Major banks across the country have been hit with failure. That failure brought a bail out package in November 2008 that has been passed along to taxpayers. It enlisted the cries of “help me, too” from other sectors of the national economy, such as the Big Three Automakers. The number of troubled U.S. banks leaped to the highest level in about five years and bank profits plunged by 86 per cent by the end of the second quarter, according to the Federal Deposit Insurance Corporation data released in August. Earnings from federally-insured banks plummeted dramatically with earnings of $5 billion in the period April to June of this year, which was down from $36.8 billion a year ago. Slumps in both housing and credit markets continue. Despite this most of the American banks are maintaining solvency, although not prospering in the way banks used to be before the crisis in housing and financial markets. In the midst of all this, the Bank of Montgomery in Natchitoches, Louisiana continues to secure new customers and new loans. So what makes a local bank successful as the giants in the banking industry have to have handouts to survive?
Tyler Murchison is the Chief Lending Officer at the Bank of Montgomery in Natchitoches, Louisiana, a small town in the South that has been designated as one of the nation’s foremost retirement destinations. Murchison doesn’t share the pessimism of national bank reports. Loan demand is down, however past due accounts are normal. This means people are paying responsibly. The Bank of Montgomery also has a strong service base, lots of pleasant employees and a customer service policy that truly puts the customer first. That along with the fact that the Bank of Montgomery didn’t solicit subprime mortgages and therefore didn’t get in over its head in the financial whirlpool that engulfed other banks meant it would continue to maintain a reasonable financial balance in the community.
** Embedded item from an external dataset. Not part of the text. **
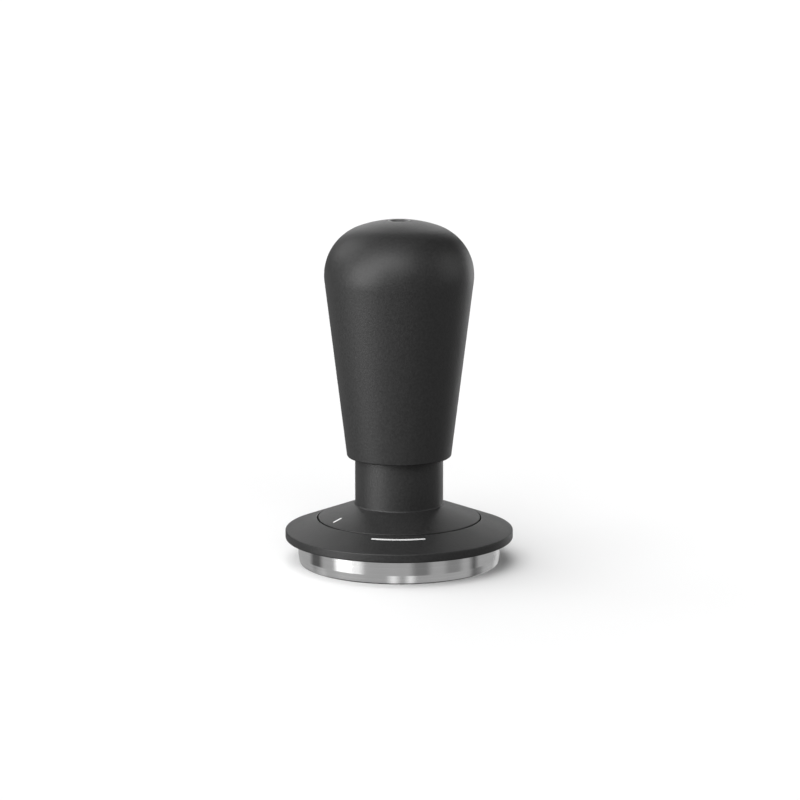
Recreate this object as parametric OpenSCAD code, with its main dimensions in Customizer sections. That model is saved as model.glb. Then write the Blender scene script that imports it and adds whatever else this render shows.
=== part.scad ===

The Bank of Montgomery is one of several banks with good reputations in Natchitoches, staffed by people who know their customers and make careful decisions. The same good service and steady hand is demonstrated by Sabine, Peoples, Exchange Bank, and City Bank and the others in the community that serve the financial needs of Natchitoches. These banks also didn’t solicit subprime mortgages or loans without investigation of customer financial records and background. That conservative way of managing business means that the local banks are on solid enough footing for customers to be confident that their money is likely being managed well. That is, of course, based upon reports of bank administrators and realtors locally.
Natchitoches folk may watch banks flounder nationally, but more than likely local banks will manage the recession with fairness and equity. That’s because in towns that live by modest standards of good business, who get to know their customers well and care about them enough to hold the reins when necessary and not reach too far to extend unstable loans, make the best type of financial business to help people and the economy get through difficulties. Rather than national banks looking to themselves for examples, they might want to look at banks at the local level to see what makes for long-term stability and success.